Oh look – I just found winter again

Published by in Aussie Spoons – Aussie Winter – Bitter Irony30-3 ·

I now know where our mistake lay – signing up for the morning on the timesheet.  If only we’d selected an afternoon slot how different the day might have been.  But the hour had changed, summertime was here.  I’d hopped out of my bed in the morning, my outfit for the day laid out from the night before.  Australian Spoons, I thought, best to dress appropriately.  I dressed in my ¾ length summer trousers, my short sleeved shirt and my lovely hat with all the corks dangling from the brim.  Then I opened the blind…

So the 4 of us went out, swaddled to the eyeballs and beyond in light of the brisk, somewhat damp weather.  So it seems that the only benefit of the hour change to date was a longer day of rain – definitely not worth losing the hour’s sleep.

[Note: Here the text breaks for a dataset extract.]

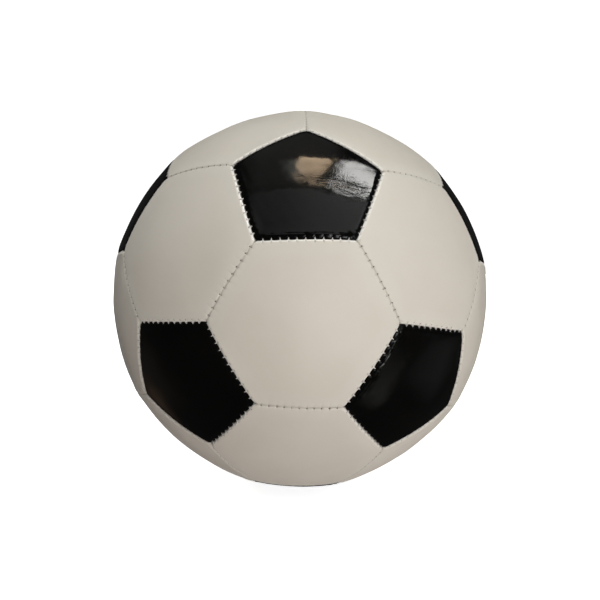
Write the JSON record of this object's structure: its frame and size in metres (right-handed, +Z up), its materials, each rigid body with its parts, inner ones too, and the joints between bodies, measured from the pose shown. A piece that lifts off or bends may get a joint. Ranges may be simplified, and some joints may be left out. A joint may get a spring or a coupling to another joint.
{
  "type": "soccer ball",
  "caption": "Stitched soccer ball with black pentagon and white hexagon panels, foam and fabric backings, thread seams, a rubber bladder and a valve for a needle.",
  "frame": {"origin": "centre of the ball", "axes": "+Y out through the valve, at the middle of one hexagon panel; -Y out through the middle of the opposite hexagon panel; +Z up, towards the pentagon above that front panel"},
  "size_m": [0.2204, 0.218, 0.2196],
  "materials": {
    "pentagon_cover": "gloss",
    "hexagon_cover": "satin",
    "foam": "matte",
    "lining": "matte",
    "thread": "matte",
    "bladder_rubber": "satin",
    "valve_rubber": "satin",
    "core_rubber": "satin"
  },
  "bodies": {
    "ball": {"pentagon_panel_01": "pentagon_cover", "pentagon_panel_02": "pentagon_cover", "pentagon_panel_03": "pentagon_cover", "pentagon_panel_04": "pentagon_cover", "pentagon_panel_05": "pentagon_cover", "pentagon_panel_06": "pentagon_cover", "pentagon_panel_07": "pentagon_cover", "pentagon_panel_08": "pentagon_cover", "pentagon_panel_09": "pentagon_cover", "pentagon_panel_10": "pentagon_cover", "pentagon_panel_11": "pentagon_cover", "pentagon_panel_12": "pentagon_cover", "hexagon_panel_01": "hexagon_cover", "hexagon_panel_02": "hexagon_cover", "hexagon_panel_03": "hexagon_cover", "hexagon_panel_04": "hexagon_cover", "hexagon_panel_05": "hexagon_cover", "hexagon_panel_06": "hexagon_cover", "hexagon_panel_07": "hexagon_cover", "hexagon_panel_08": "hexagon_cover", "hexagon_panel_09": "hexagon_cover", "hexagon_panel_10": "hexagon_cover", "hexagon_panel_11": "hexagon_cover", "hexagon_panel_12": "hexagon_cover", "hexagon_panel_13": "hexagon_cover", "hexagon_panel_14": "hexagon_cover", "hexagon_panel_15": "hexagon_cover", "hexagon_panel_16": "hexagon_cover", "hexagon_panel_17": "hexagon_cover", "hexagon_panel_18": "hexagon_cover", "hexagon_panel_19": "hexagon_cover", "hexagon_panel_20": "hexagon_cover", "pentagon_foam_backings": "foam", "hexagon_foam_backings": "foam", "pentagon_linings": "lining", "hexagon_linings": "lining", "pentagon_seam_thread_01": "thread", "pentagon_seam_thread_02": "thread", "pentagon_seam_thread_03": "thread", "pentagon_seam_thread_04": "thread", "pentagon_seam_thread_05": "thread", "pentagon_seam_thread_06": "thread", "pentagon_seam_thread_07": "thread", "pentagon_seam_thread_08": "thread", "pentagon_seam_thread_09": "thread", "pentagon_seam_thread_10": "thread", "pentagon_seam_thread_11": "thread", "pentagon_seam_thread_12": "thread", "hexagon_seam_threads": "thread", "bladder": "bladder_rubber", "bladder_patch": "bladder_rubber", "valve_body": "valve_rubber", "valve_hole_ring": "lining"},
    "core": {"valve_core": "core_rubber"}
  },
  "joints": [
    {"name": "valve_core_pull", "type": "slide", "parent": "ball", "child": "core", "axis": [0, 1, 0], "range_m": [0, 0.02]}
  ]
}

It was my first time to play Foursomes / Greensomes and I found it to be a real high pressure situation.  For ‘tis bad enough when you duff a shot and the only one who suffers is yourself.  When you duff it and then hand it someone else to sort out it is terrible hard on the ego.  My in-depth ruminations on same distracted me so much that the Lovely Lady L, with whom I was playing for the first time, had to carry me for the first 5 holes.  Which she did, admirably.

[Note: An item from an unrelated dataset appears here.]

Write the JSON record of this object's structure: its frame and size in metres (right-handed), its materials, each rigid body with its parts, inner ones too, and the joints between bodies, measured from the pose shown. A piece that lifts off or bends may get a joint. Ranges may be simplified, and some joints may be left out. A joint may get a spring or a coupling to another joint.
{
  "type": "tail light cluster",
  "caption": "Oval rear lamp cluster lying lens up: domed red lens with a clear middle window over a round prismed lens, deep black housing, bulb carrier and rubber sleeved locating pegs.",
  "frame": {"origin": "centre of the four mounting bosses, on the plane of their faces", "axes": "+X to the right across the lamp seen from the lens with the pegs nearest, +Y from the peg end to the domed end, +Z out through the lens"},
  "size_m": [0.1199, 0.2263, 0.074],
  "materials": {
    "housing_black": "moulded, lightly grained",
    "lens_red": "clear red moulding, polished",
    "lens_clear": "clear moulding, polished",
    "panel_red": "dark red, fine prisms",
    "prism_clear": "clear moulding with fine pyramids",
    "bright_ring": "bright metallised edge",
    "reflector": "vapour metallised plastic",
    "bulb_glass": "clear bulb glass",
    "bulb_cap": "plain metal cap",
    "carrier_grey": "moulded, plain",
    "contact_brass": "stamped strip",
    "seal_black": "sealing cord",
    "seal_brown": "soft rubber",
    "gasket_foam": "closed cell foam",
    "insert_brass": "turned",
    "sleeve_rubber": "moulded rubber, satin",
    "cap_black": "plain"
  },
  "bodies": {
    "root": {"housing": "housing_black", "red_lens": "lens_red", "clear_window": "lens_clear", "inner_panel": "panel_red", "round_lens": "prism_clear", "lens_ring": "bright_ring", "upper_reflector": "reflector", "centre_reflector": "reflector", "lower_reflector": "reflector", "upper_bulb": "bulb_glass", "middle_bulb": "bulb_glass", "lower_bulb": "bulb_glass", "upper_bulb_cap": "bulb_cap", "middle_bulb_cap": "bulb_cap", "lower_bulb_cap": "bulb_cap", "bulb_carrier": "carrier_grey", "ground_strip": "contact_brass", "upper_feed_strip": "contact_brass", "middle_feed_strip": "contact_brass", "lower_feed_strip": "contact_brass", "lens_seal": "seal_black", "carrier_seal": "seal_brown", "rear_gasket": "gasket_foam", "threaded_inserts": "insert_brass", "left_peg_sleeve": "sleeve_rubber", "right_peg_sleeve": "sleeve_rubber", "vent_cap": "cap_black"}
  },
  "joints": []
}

At least on the 6th I hit a beaut of a putt.  Actually, ‘twas only a lucky putty, but it went whirly-gig around the hole and in – which was nice.

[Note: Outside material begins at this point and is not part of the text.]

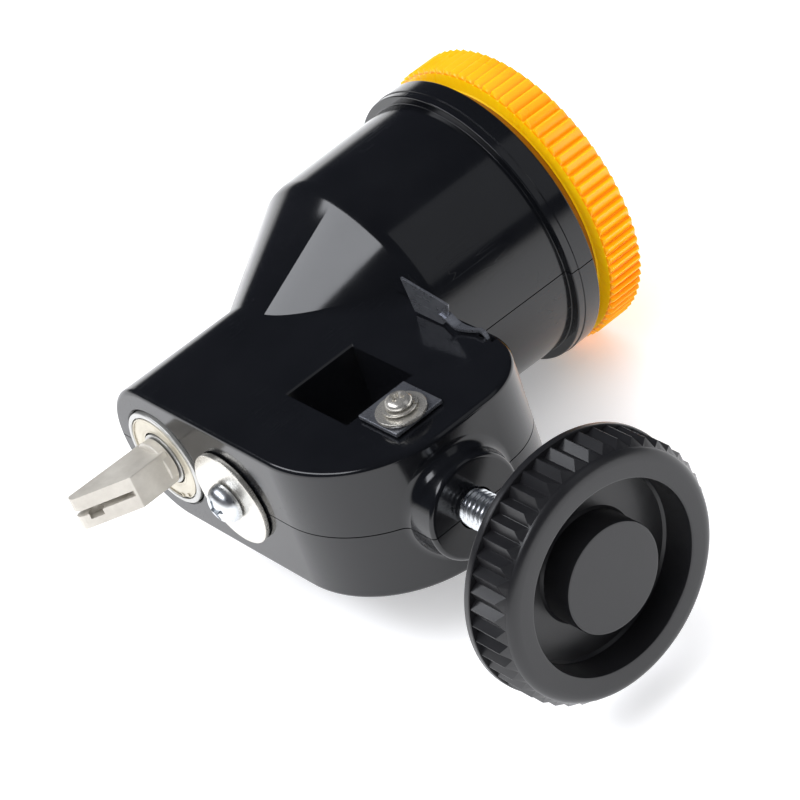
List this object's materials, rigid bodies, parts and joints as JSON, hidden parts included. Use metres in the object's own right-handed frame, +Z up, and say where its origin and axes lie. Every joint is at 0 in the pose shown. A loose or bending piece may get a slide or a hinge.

We trundled on, suffering in the complete opposite of silence.  Goodness, but it was fierce cold.  I supplied a mini choccie break on the 10th which provided a little calorific uplift.  The chocolate had to be held in the mouth for a moment to induce melting and reduce the risk of cracking teeth, but the minor delay was worth it.  My somewhat sluggish grey matter had a mini, choccie-initiated breakthrough.  I realised that if I could manage to outdrive the Lovely Lady L, she’d have to take the 2nd shot (hers were humblingly ever so much better than mine) and my duffing opportunities would be marginally reduced.  The message had finally travelled around my body – a long and messy journey – by the 16th.  I stood up, I drove, I assumed the tres attractive mouth-hanging-open-dribble-forming facial expression I use to express happy surprise.  Straight down the fairway my ball lay and it were one whole metre IN FRONT of the yellow M&M on the fairway (not giant candy covered chocolate and neither tasty nor edible – trust me).  One whole metre in front.  A mere 149m to centre of green.  Mmmmmm.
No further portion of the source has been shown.